From Jan. 1, 2019 to June 30, 2023, Portland’s General Assistance spending — $109.3 million — accounted for 72.8 percent of all General Assistance spending in the state.
[RELATED: Auburn’s General Assistance Spending Soars Amid Surge in Asylum Seeker Applications…]
Additionally, O’Connell warns in his presentation that federal funds from the pandemic-era American Rescue Plan Act (ARPA) are set to run out by FY25.
Portland is expected to use the final $4.3 million of the ARPA funds by the end of FY24.
Another budgetary challenge outlined by the city’s finance director are dozens of unfilled staff positions across several city departments.
O’Connell states in his presentation that many of the city’s staff vacancies are 24/7 shift-based positions that are more costly when vacant, due to the shifts needing to be filled at overtime or with contractors.
The staffing shortages are expected to have a $4.5 million impact on the city’s FY25 budget.
Those positions include 911 emergency call center staff, snow removal, and homeless shelter attendants, among several other positions.
City of Portland wages are nearing $110 million annually, and the cost of a 1 percent increase in city wages is now in excess of $1 million, according to O’Connell.
Expansions in capacity at the city’s Homeless Services Center and City Family Shelter are also challenges O’Connell points to for the city in forming their FY25 budget.
[RELATED: Portland City Council Approves Emergency Declaration for 50-Bed Expansion to Homeless Shelter…]
A newly opened 180-bed shelter for single asylum-seeking migrants in Portland’s Riverton neighborhood has an annual operational cost of approximately $3 million, which is currently partially reimbursable from state funds, O’Connell states in his presentation.
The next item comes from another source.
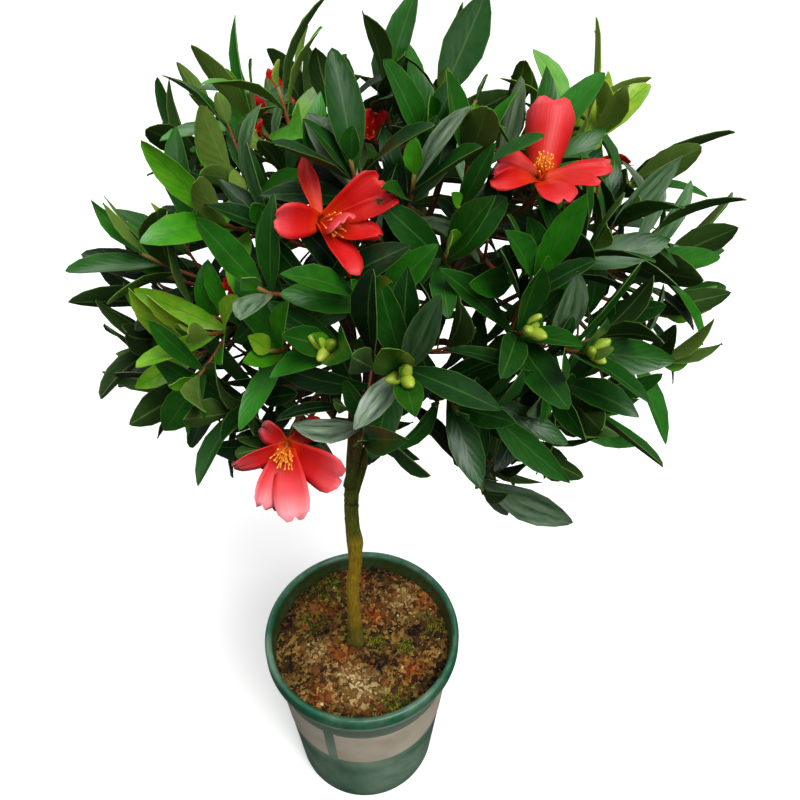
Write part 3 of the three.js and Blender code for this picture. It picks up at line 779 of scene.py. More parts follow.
def smooth_through(corners, steps=12):
    """A centripetal spline through all its corners."""
    corners = [Vector(corner) for corner in corners]
    padded = [corners[0] * 2 - corners[1], *corners, corners[-1] * 2 - corners[-2]]
    points = [corners[0]]
    for p0, p1, p2, p3 in zip(padded, padded[1:], padded[2:], padded[3:]):
        d0, d1, d2 = (math.sqrt((b - a).length) for a, b in ((p0, p1), (p1, p2), (p2, p3)))
        m1 = ((p1 - p0) / d0 - (p2 - p0) / (d0 + d1) + (p2 - p1) / d1) * d1
        m2 = ((p2 - p1) / d1 - (p3 - p1) / (d1 + d2) + (p3 - p2) / d2) * d1
        for i in range(1, steps + 1):
            t = i / steps
            points.append(
                p1 * (2 * t ** 3 - 3 * t ** 2 + 1) + m1 * (t ** 3 - 2 * t ** 2 + t)
                + p2 * (3 * t ** 2 - 2 * t ** 3) + m2 * (t ** 3 - t ** 2))
    return Line(points)


def direction_of(mass):
    return towards(*MASSES[mass][:2])


def limb_line(parent, share, mass):
    """A limb leaves its parent in a rising curve and comes into its mass along the mass's direction."""
    direction = direction_of(mass)
    start, end = parent.at(share), on_crown(direction, HEART)
    span = (end - start).length
    leaving = (parent.tangent(share) * 0.75 + (end - start).normalized() * 0.8).normalized()
    arriving = (direction + UP * 0.35).normalized()
    return bezier(start, start + leaving * 0.38 * span, end - arriving * 0.3 * span, end)


lines = {"trunk": smooth_through(TRUNK_LINE)}
for name, (parent, share, mass, radius) in LIMBS.items():
    lines[name] = limb_line(lines[parent], share, mass)
wood = sum(line.length for line in lines.values())
print("trunk", round(lines["trunk"].length), "mm, trunk and boughs", round(wood), "mm")

# %% [markdown]
# ## Trunk and boughs
#
# A young camellia's bark is thin and smooth: tan with an olive bloom low down, greener above the old graft
# swelling, browner on the boughs. It shows fine upright wrinkles, small warty pores, and slight rings where
# leaves once grew. A limb could be drawn as a curve with a round bevel, but that gives one perfect tube. We
# bend a subdivided cylinder along each line instead, so that every ring of it can swell, wrinkle and flare
# as it needs.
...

In his presentation, O’Connell also will speak to how the FY25 will address the City Council’s outlined goals for the year, which include additional diversity, equity and inclusion (DEI) initiatives, addressing the housing affordability crisis, climate change, and exploring the establishment of an Office of Community Engagement.
“Office of Community Engagement “ – Orwellian
You now need a bureaucratic department to engage in your community. To me a community is what happens outside of government. Neighbors helping neighbors. Communicating in grassroots organizations…
Now government has got to get their tentacles into every facet of your life.
If people are smart they will run in the other direction and reject government out of hand.
The libs have turned Portland into the other Portland with all of the usual problems. They give it all away then try to stick it to the tax payers when the budget falls short. I wish I could pay higher taxes to pay for “additional DEI initiatives and an Office of Community Engagement” I moved out years ago because I couldn’t afford a house in the city. I have to laugh when the Portland libs try to get the outlying towns to “pitch in” to help fund their give away programs. You created it folks – you fix it.
The biggest problem Portland has is the collection of dunces running it.
Portland Government : driving life long residents who are property taxpayers out of town via excess taxation. Nice work you air headed bozos!!
So Portland is running out of other people’s money to spend on leftist’s wet dreams? That’s a darn shame. I am having trouble feeling even an ounce of compassion for the fools that run that place and the idiots that vote for them over and over. Can we give that part of the state back to Massachusetts?
A very simple fix…RAISE PORTLAND RESIDENTS TAXES. SUCCESS!!!